---- Raw data

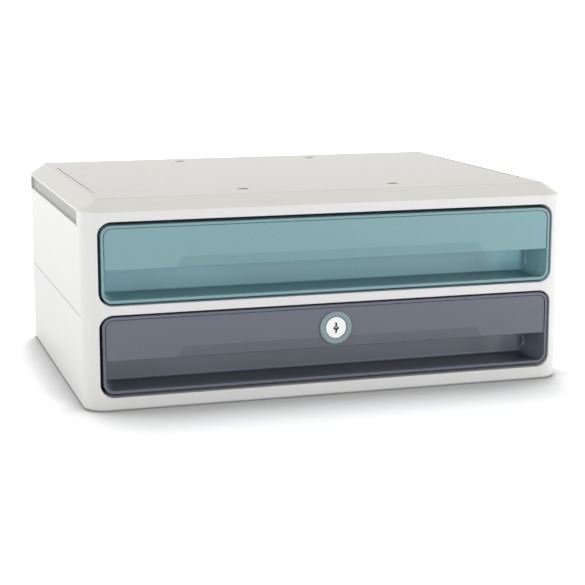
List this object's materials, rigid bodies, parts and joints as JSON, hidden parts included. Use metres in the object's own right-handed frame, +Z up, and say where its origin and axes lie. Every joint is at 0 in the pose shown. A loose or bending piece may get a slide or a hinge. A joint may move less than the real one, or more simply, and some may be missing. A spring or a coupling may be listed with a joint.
{
  "type": "letter tray stack with drawers",
  "caption": "Closed desk letter tray stack: a pale casing with translucent recessed-grip drawers on runners, the lower one with a cam lock.",
  "frame": {"origin": "centre of the bounding box on the surface that the rubber feet stand on", "axes": "+X to the right as seen from the drawer fronts, +Y from the fronts to the back, +Z up"},
  "size_m": [0.38, 0.2906, 0.1556],
  "materials": {
    "casing_white": "fine satin grain, opaque",
    "teal_plastic": "translucent, satin",
    "slate_plastic": "translucent, satin",
    "ring_plastic": "satin",
    "plug_plastic": "smooth satin",
    "lock_metal": "zinc plated, dull",
    "screw_steel": "zinc plated",
    "foot_rubber": "matt"
  },
  "bodies": {
    "casing": {"front_frame": "casing_white", "lower_shell": "casing_white", "upper_shell": "casing_white", "top_panel": "casing_white", "middle_shelf": "casing_white", "right_lower_runner": "casing_white", "left_lower_runner": "casing_white", "right_upper_runner": "casing_white", "left_upper_runner": "casing_white", "lower_drawer_stops": "casing_white", "upper_drawer_stops": "casing_white", "front_left_foot": "foot_rubber", "front_right_foot": "foot_rubber", "back_left_foot": "foot_rubber", "back_right_foot": "foot_rubber", "casing_screws": "screw_steel", "shelf_screws": "screw_steel", "lock_strike": "screw_steel"},
    "upper_drawer": {"upper_drawer_tray": "teal_plastic", "upper_drawer_front": "teal_plastic", "upper_drawer_flap": "teal_plastic", "upper_drawer_screws": "screw_steel"},
    "lower_drawer": {"lower_drawer_tray": "slate_plastic", "lower_drawer_front": "slate_plastic", "lower_drawer_flap": "slate_plastic", "lower_drawer_screws": "screw_steel", "lock_ring": "ring_plastic", "lock_housing": "lock_metal", "lock_nut": "lock_metal"},
    "lock": {"lock_plug": "plug_plastic", "lock_cam": "lock_metal", "cam_screw": "screw_steel"}
  },
  "joints": [
    {"name": "upper_drawer_slide", "type": "slide", "parent": "casing", "child": "upper_drawer", "axis": [0, -1, 0], "range_m": [0, 0.195]},
    {"name": "lower_drawer_slide", "type": "slide", "parent": "casing", "child": "lower_drawer", "axis": [0, -1, 0], "range_m": [0, 0.195]},
    {"name": "lock_turn", "type": "hinge", "parent": "lower_drawer", "child": "lock", "pos_m": [0.0008, -0.1447, 0.0525], "axis": [0, -1, 0], "range_deg": [0, 90]}
  ]
}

--------

## The request
Restate the listing in full, word for word.

## Full answer
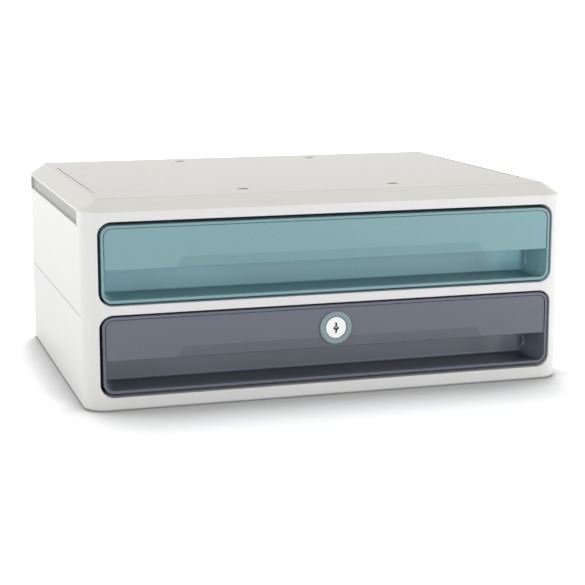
List this object's materials, rigid bodies, parts and joints as JSON, hidden parts included. Use metres in the object's own right-handed frame, +Z up, and say where its origin and axes lie. Every joint is at 0 in the pose shown. A loose or bending piece may get a slide or a hinge. A joint may move less than the real one, or more simply, and some may be missing. A spring or a coupling may be listed with a joint.
{
  "type": "letter tray stack with drawers",
  "caption": "Closed desk letter tray stack: a pale casing with translucent recessed-grip drawers on runners, the lower one with a cam lock.",
  "frame": {"origin": "centre of the bounding box on the surface that the rubber feet stand on", "axes": "+X to the right as seen from the drawer fronts, +Y from the fronts to the back, +Z up"},
  "size_m": [0.38, 0.2906, 0.1556],
  "materials": {
    "casing_white": "fine satin grain, opaque",
    "teal_plastic": "translucent, satin",
    "slate_plastic": "translucent, satin",
    "ring_plastic": "satin",
    "plug_plastic": "smooth satin",
    "lock_metal": "zinc plated, dull",
    "screw_steel": "zinc plated",
    "foot_rubber": "matt"
  },
  "bodies": {
    "casing": {"front_frame": "casing_white", "lower_shell": "casing_white", "upper_shell": "casing_white", "top_panel": "casing_white", "middle_shelf": "casing_white", "right_lower_runner": "casing_white", "left_lower_runner": "casing_white", "right_upper_runner": "casing_white", "left_upper_runner": "casing_white", "lower_drawer_stops": "casing_white", "upper_drawer_stops": "casing_white", "front_left_foot": "foot_rubber", "front_right_foot": "foot_rubber", "back_left_foot": "foot_rubber", "back_right_foot": "foot_rubber", "casing_screws": "screw_steel", "shelf_screws": "screw_steel", "lock_strike": "screw_steel"},
    "upper_drawer": {"upper_drawer_tray": "teal_plastic", "upper_drawer_front": "teal_plastic", "upper_drawer_flap": "teal_plastic", "upper_drawer_screws": "screw_steel"},
    "lower_drawer": {"lower_drawer_tray": "slate_plastic", "lower_drawer_front": "slate_plastic", "lower_drawer_flap": "slate_plastic", "lower_drawer_screws": "screw_steel", "lock_ring": "ring_plastic", "lock_housing": "lock_metal", "lock_nut": "lock_metal"},
    "lock": {"lock_plug": "plug_plastic", "lock_cam": "lock_metal", "cam_screw": "screw_steel"}
  },
  "joints": [
    {"name": "upper_drawer_slide", "type": "slide", "parent": "casing", "child": "upper_drawer", "axis": [0, -1, 0], "range_m": [0, 0.195]},
    {"name": "lower_drawer_slide", "type": "slide", "parent": "casing", "child": "lower_drawer", "axis": [0, -1, 0], "range_m": [0, 0.195]},
    {"name": "lock_turn", "type": "hinge", "parent": "lower_drawer", "child": "lock", "pos_m": [0.0008, -0.1447, 0.0525], "axis": [0, -1, 0], "range_deg": [0, 90]}
  ]
}